Sometimes a phone call to a financial advice show turns into a masterclass on what not to do with your money. That's exactly what happened when Alex from Allentown, Pennsylvania, dialed into "The Ramsey Show" to explain how he ended up $3,500 deep in payday loan debt charging 500% interest. Personal finance experts Dave Ramsey and Jade Warshaw didn't hold back.
How a Job Loss Became a Financial Catastrophe
Alex's story started with a layoff in August. Without good credit and needing cash immediately, he turned to payday lenders. Now he's stuck in the exact cycle these loans are designed to create: every dollar he makes goes straight to interest payments and keeping the lights on.

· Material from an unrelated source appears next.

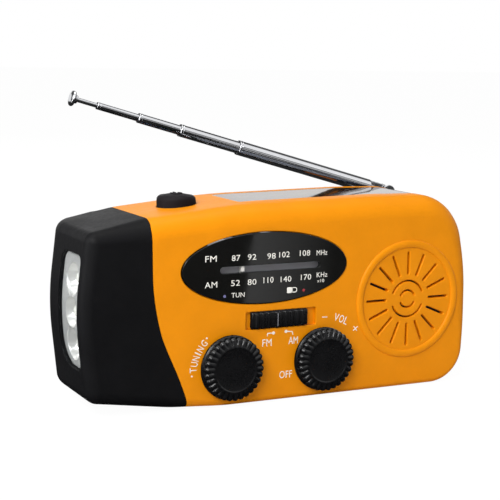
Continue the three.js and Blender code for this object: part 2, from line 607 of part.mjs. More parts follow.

"All of my money just goes to those payday loans and basic living expenses," Alex explained. He's been hustling, pulling in about $800 a week driving for Lyft and doing side gigs, but it hasn't been enough to break free.
Ramsey's response was immediate and blunt: "Don't you ever walk in those places again and borrow money the rest of your freaking life."
The good news? Alex has a new job lined up that pays around $70,000 annually. The bad news? It doesn't start for three more weeks, and he needs to survive until then. The hosts pushed him to find additional weekend work immediately, suggesting everything from hanging Christmas lights to yard work to picking up shifts at FedEx or UPS.
"If you're driving a car 10 hours a day, you're not making any money," Ramsey said. "Work Saturday and Sunday."
The Survival Playbook: What to Pay First
Ramsey laid out a clear hierarchy for Alex's limited cash. Food comes first. Then electricity. Then rent. Car payment fourth. Only after covering all essential living expenses should anything go toward payday loans.
Alex floated the idea of cutting off the payday lenders' automatic access to his bank account until he could actually afford to pay. Ramsey agreed with the strategy: "That's fine. Just stop it or change your bank account or close your bank account."
But he made sure Alex understood this isn't a magic solution. The debt doesn't disappear. "You're going to have to pay them the $3,500 and you're gonna have to pay them a bunch of stupid interest at some point."
Then Ramsey really let loose on the industry itself: "Teach your children, teach your grandchildren, teach everyone's children to stay away from those scumbergers. They are screwing people."
He told Alex to treat this painful experience as a permanent lesson: "You stepped in a bear trap, and guess what? It ripped your leg off. It's such a trap, though. It's such a ripoff."
The Bigger Warning: Most People Are One Emergency Away
Warshaw brought the conversation back to a uncomfortable truth that applies to millions of Americans. Alex didn't have any financial cushion, and that's why one setback became a disaster.
"He had no margin," she said. "All it took was one little flick and then all the dominoes fell down."
Ramsey expanded on this, pointing out that corporate America doesn't give you months of warning before a layoff. "They don't come in and tell you like seven months from now we're going to lay you off," he said. "They come in and tell you seven minutes from now you're leaving the building."
His prescription? An emergency fund changes everything. Someone with $30,000 in savings and no debt can calmly negotiate severance when they get laid off. Someone drowning in credit card debt without savings is going to panic and make desperate moves, like walking into a payday loan store charging 500% interest.
The entire conversation serves as a stark reminder: financial stability isn't about making a lot of money. It's about having enough saved that when life inevitably throws you a curveball, you don't end up trapped by predatory lenders who profit from desperation.